:: Your goal ::
Reproduce the material that follows, please, but only from its first line to the line containing "const stemBore = 0.9;", inclusive.
╔══
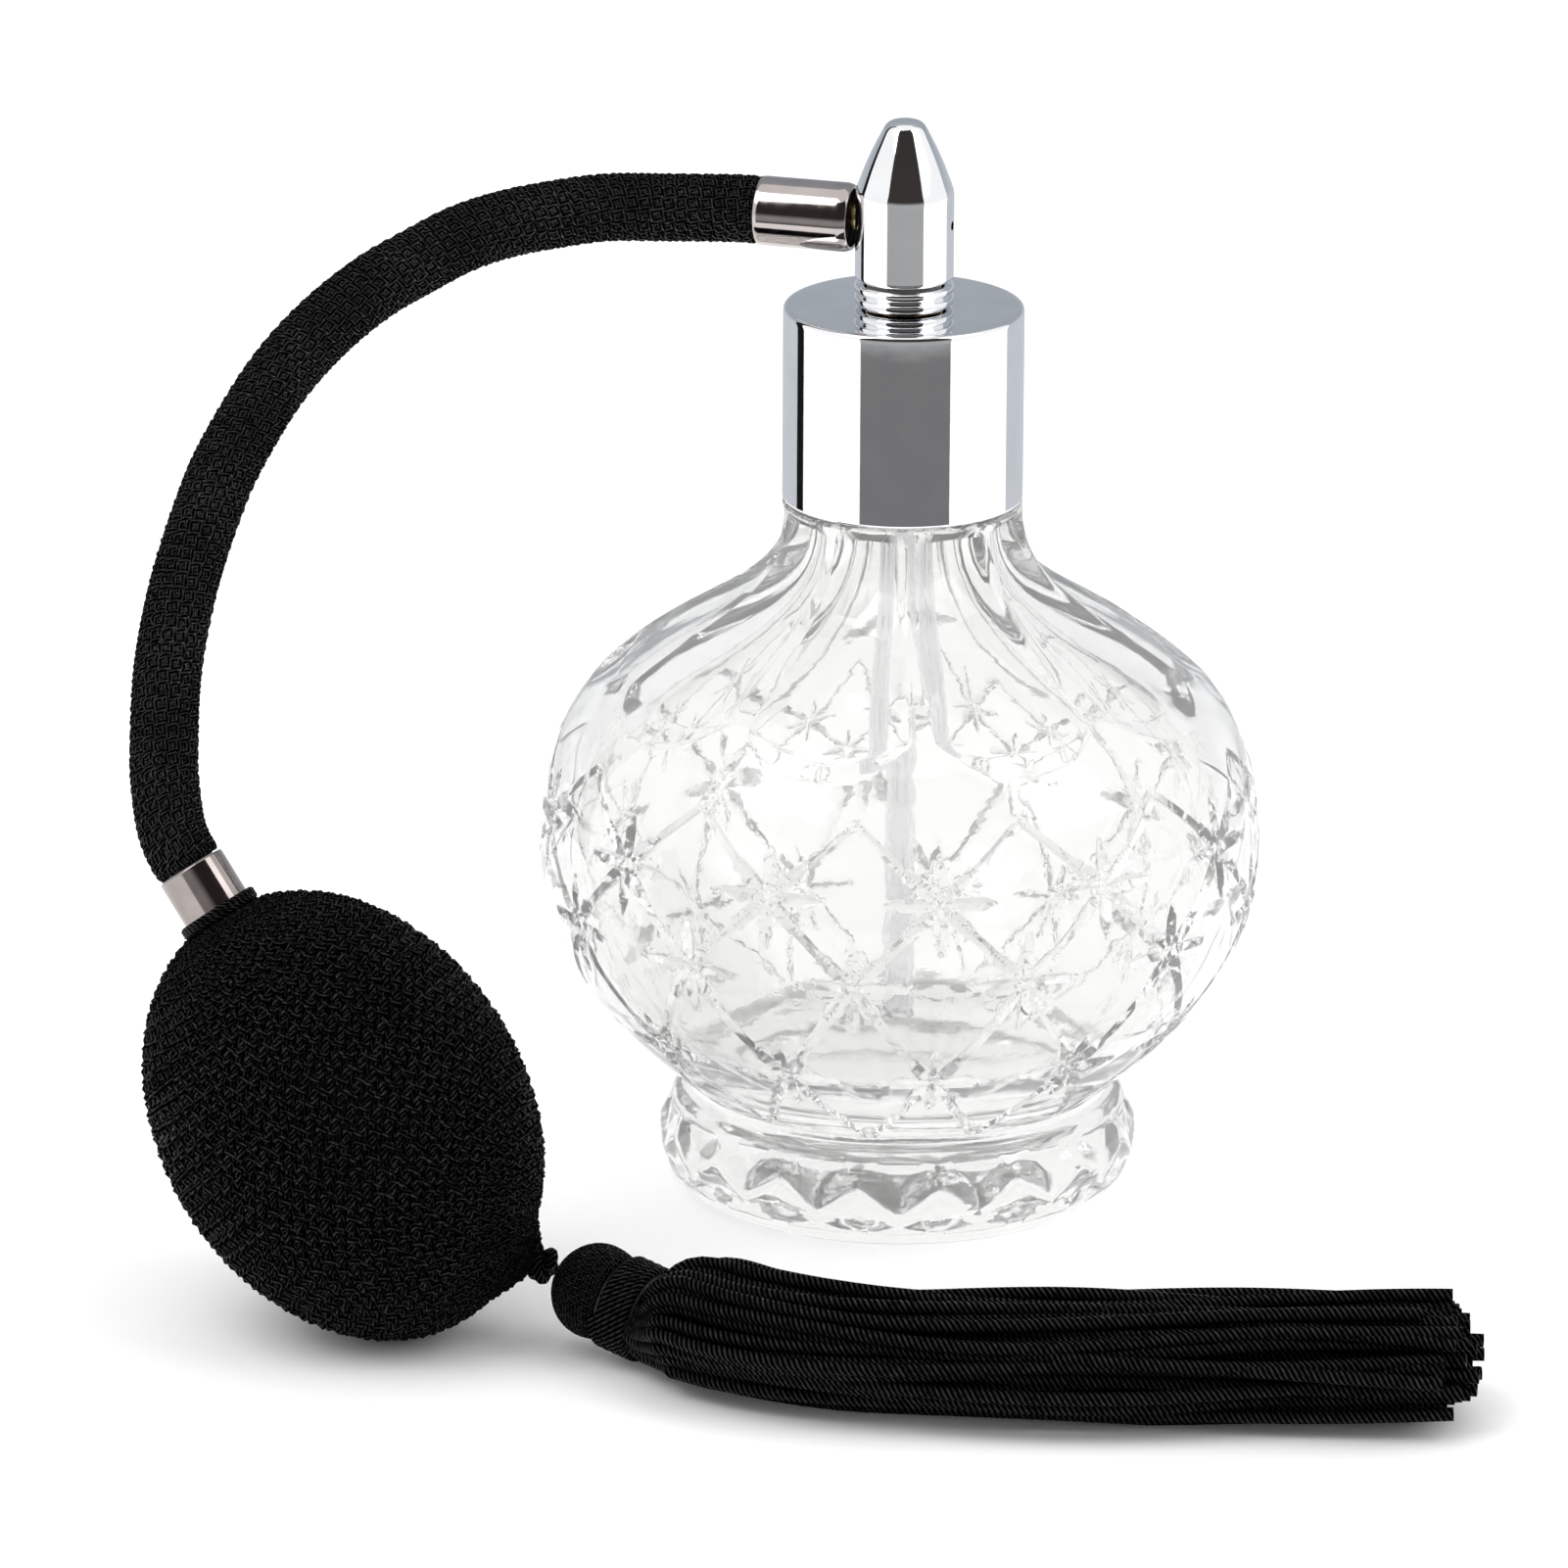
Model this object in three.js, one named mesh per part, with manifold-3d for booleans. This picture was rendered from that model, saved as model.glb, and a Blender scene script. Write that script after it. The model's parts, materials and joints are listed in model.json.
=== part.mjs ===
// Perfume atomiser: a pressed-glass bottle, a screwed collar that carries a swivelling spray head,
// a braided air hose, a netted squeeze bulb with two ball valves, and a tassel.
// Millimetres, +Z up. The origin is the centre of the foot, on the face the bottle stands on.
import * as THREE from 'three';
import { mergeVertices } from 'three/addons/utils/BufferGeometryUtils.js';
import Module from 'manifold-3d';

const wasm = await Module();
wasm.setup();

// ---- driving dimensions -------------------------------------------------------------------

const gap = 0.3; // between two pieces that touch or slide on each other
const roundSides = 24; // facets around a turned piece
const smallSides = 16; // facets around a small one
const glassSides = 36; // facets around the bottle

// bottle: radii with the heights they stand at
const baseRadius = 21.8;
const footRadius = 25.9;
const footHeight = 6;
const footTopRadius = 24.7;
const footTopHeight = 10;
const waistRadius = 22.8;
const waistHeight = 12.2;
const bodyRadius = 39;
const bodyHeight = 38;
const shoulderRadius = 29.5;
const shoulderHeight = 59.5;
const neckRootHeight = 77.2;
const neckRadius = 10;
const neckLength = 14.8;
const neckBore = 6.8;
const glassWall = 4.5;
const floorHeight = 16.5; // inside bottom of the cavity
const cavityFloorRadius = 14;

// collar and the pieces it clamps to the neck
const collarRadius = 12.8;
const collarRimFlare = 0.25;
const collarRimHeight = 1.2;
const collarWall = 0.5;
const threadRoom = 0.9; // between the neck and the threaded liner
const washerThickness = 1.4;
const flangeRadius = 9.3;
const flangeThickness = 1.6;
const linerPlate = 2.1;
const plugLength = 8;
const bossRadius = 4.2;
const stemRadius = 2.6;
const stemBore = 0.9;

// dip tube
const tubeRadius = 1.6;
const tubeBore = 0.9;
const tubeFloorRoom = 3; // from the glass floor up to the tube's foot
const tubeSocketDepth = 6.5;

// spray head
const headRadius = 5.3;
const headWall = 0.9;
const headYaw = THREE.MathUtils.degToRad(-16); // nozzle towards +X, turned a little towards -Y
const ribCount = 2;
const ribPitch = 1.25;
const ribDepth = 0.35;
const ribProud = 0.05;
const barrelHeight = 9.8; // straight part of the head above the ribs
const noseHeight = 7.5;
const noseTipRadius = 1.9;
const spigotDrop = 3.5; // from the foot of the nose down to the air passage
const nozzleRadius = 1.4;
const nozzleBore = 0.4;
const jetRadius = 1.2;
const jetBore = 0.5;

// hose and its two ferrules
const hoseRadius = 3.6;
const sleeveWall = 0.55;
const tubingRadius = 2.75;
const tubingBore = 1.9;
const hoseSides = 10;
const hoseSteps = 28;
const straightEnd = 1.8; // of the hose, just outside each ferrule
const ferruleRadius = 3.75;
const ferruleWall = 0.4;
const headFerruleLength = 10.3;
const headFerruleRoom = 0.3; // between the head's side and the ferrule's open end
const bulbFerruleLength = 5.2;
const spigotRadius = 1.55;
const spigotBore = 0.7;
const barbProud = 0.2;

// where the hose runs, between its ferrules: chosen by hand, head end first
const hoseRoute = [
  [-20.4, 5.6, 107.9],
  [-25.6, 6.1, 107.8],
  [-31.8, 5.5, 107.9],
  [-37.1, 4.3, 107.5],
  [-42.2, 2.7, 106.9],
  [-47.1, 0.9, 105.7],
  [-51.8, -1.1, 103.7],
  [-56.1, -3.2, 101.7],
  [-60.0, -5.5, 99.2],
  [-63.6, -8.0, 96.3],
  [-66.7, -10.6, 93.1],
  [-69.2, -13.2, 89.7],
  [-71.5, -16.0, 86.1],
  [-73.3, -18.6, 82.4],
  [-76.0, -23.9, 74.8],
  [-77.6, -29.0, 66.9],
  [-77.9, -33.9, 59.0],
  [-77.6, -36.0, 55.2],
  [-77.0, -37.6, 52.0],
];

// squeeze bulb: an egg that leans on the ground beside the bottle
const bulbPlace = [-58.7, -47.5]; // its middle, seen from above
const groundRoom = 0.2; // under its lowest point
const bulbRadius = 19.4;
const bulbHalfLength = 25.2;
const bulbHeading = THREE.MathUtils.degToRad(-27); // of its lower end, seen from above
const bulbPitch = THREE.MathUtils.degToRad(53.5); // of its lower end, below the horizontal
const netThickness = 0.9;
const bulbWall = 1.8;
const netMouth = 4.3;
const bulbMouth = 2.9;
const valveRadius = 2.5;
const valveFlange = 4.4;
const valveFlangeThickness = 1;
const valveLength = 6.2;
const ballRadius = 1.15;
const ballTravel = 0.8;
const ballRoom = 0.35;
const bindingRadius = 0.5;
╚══
:: Completed task ::
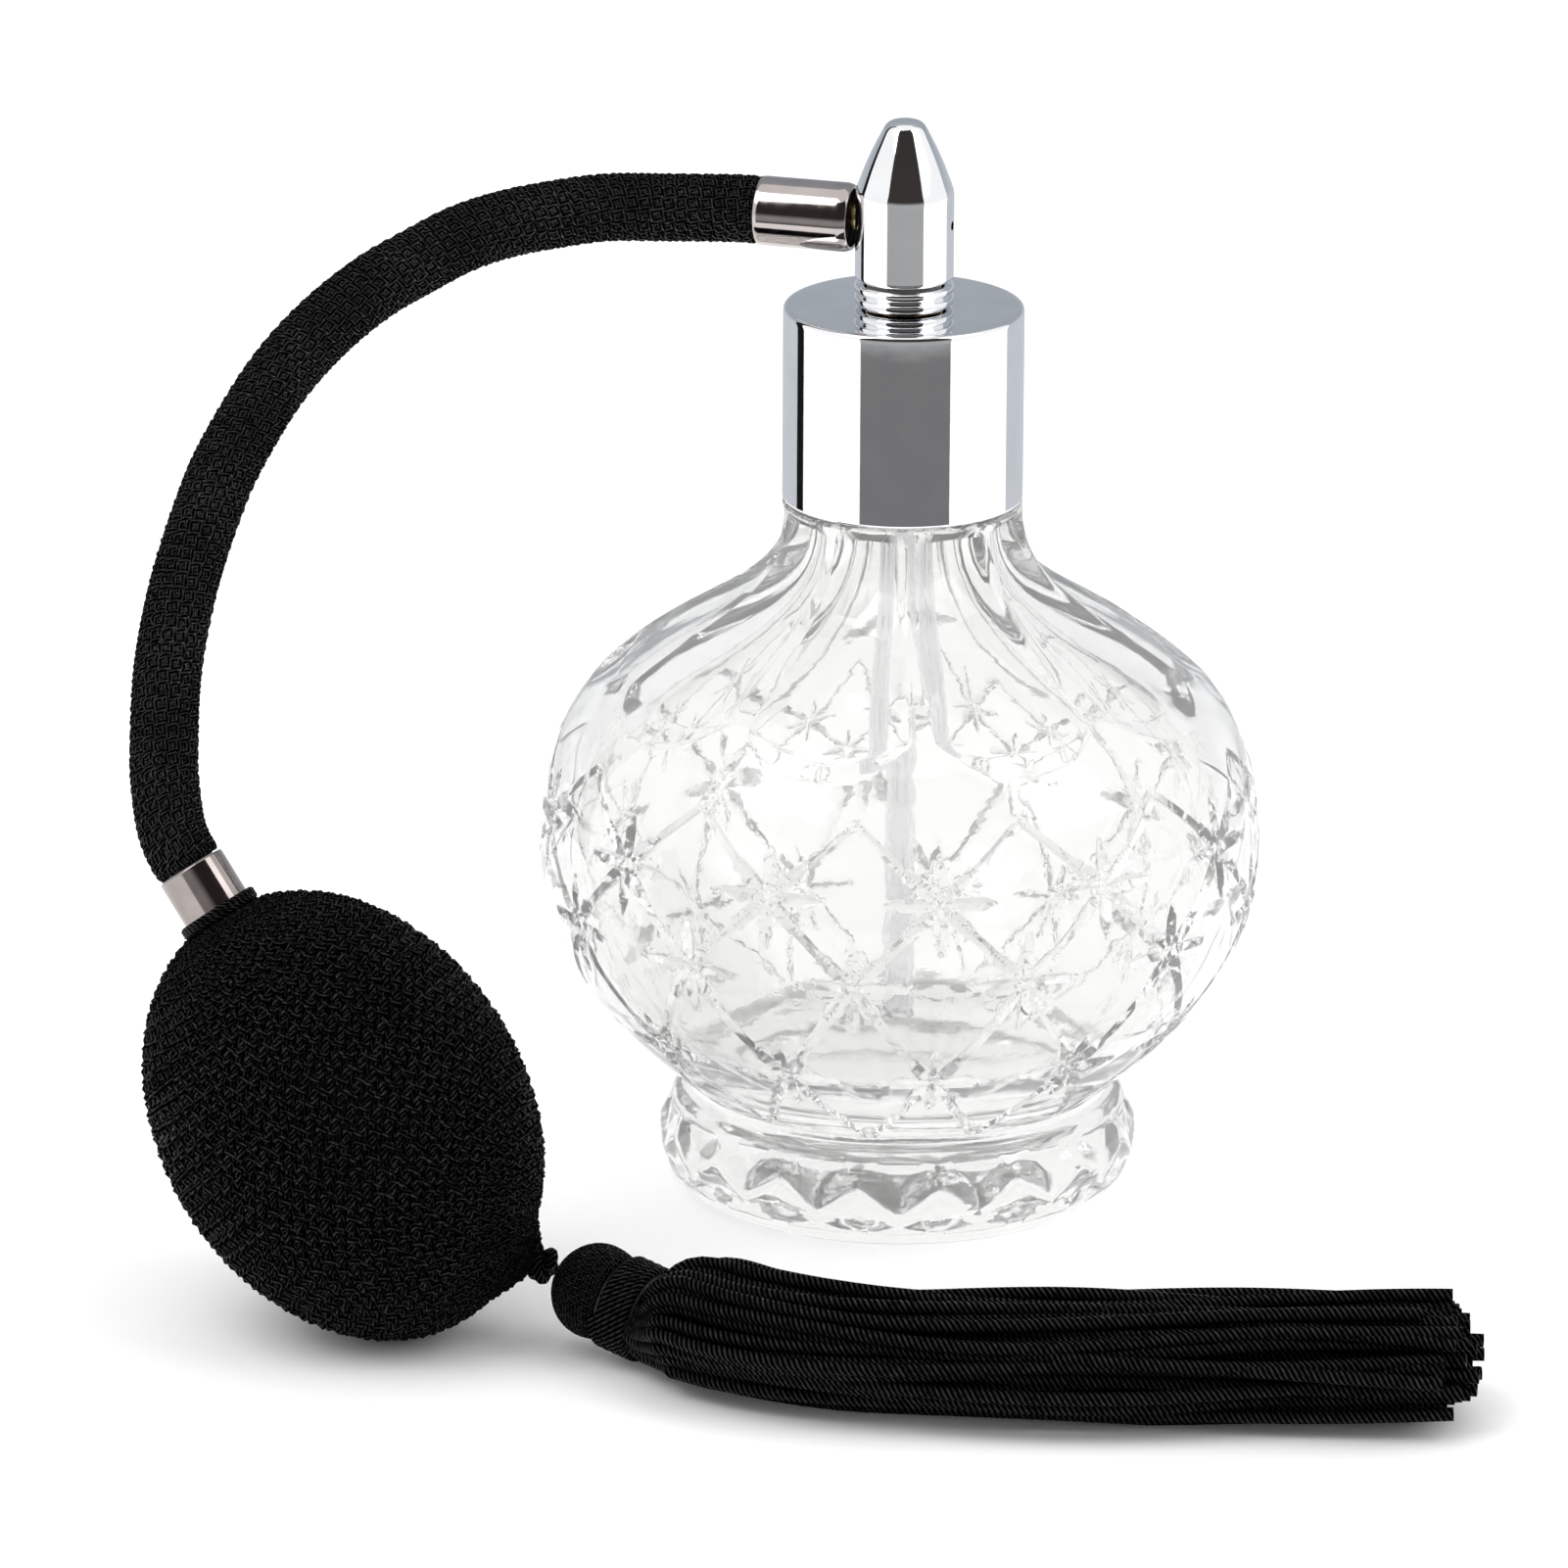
Model this object in three.js, one named mesh per part, with manifold-3d for booleans. This picture was rendered from that model, saved as model.glb, and a Blender scene script. Write that script after it. The model's parts, materials and joints are listed in model.json.
=== part.mjs ===
// Perfume atomiser: a pressed-glass bottle, a screwed collar that carries a swivelling spray head,
// a braided air hose, a netted squeeze bulb with two ball valves, and a tassel.
// Millimetres, +Z up. The origin is the centre of the foot, on the face the bottle stands on.
import * as THREE from 'three';
import { mergeVertices } from 'three/addons/utils/BufferGeometryUtils.js';
import Module from 'manifold-3d';

const wasm = await Module();
wasm.setup();

// ---- driving dimensions -------------------------------------------------------------------

const gap = 0.3; // between two pieces that touch or slide on each other
const roundSides = 24; // facets around a turned piece
const smallSides = 16; // facets around a small one
const glassSides = 36; // facets around the bottle

// bottle: radii with the heights they stand at
const baseRadius = 21.8;
const footRadius = 25.9;
const footHeight = 6;
const footTopRadius = 24.7;
const footTopHeight = 10;
const waistRadius = 22.8;
const waistHeight = 12.2;
const bodyRadius = 39;
const bodyHeight = 38;
const shoulderRadius = 29.5;
const shoulderHeight = 59.5;
const neckRootHeight = 77.2;
const neckRadius = 10;
const neckLength = 14.8;
const neckBore = 6.8;
const glassWall = 4.5;
const floorHeight = 16.5; // inside bottom of the cavity
const cavityFloorRadius = 14;

// collar and the pieces it clamps to the neck
const collarRadius = 12.8;
const collarRimFlare = 0.25;
const collarRimHeight = 1.2;
const collarWall = 0.5;
const threadRoom = 0.9; // between the neck and the threaded liner
const washerThickness = 1.4;
const flangeRadius = 9.3;
const flangeThickness = 1.6;
const linerPlate = 2.1;
const plugLength = 8;
const bossRadius = 4.2;
const stemRadius = 2.6;
const stemBore = 0.9;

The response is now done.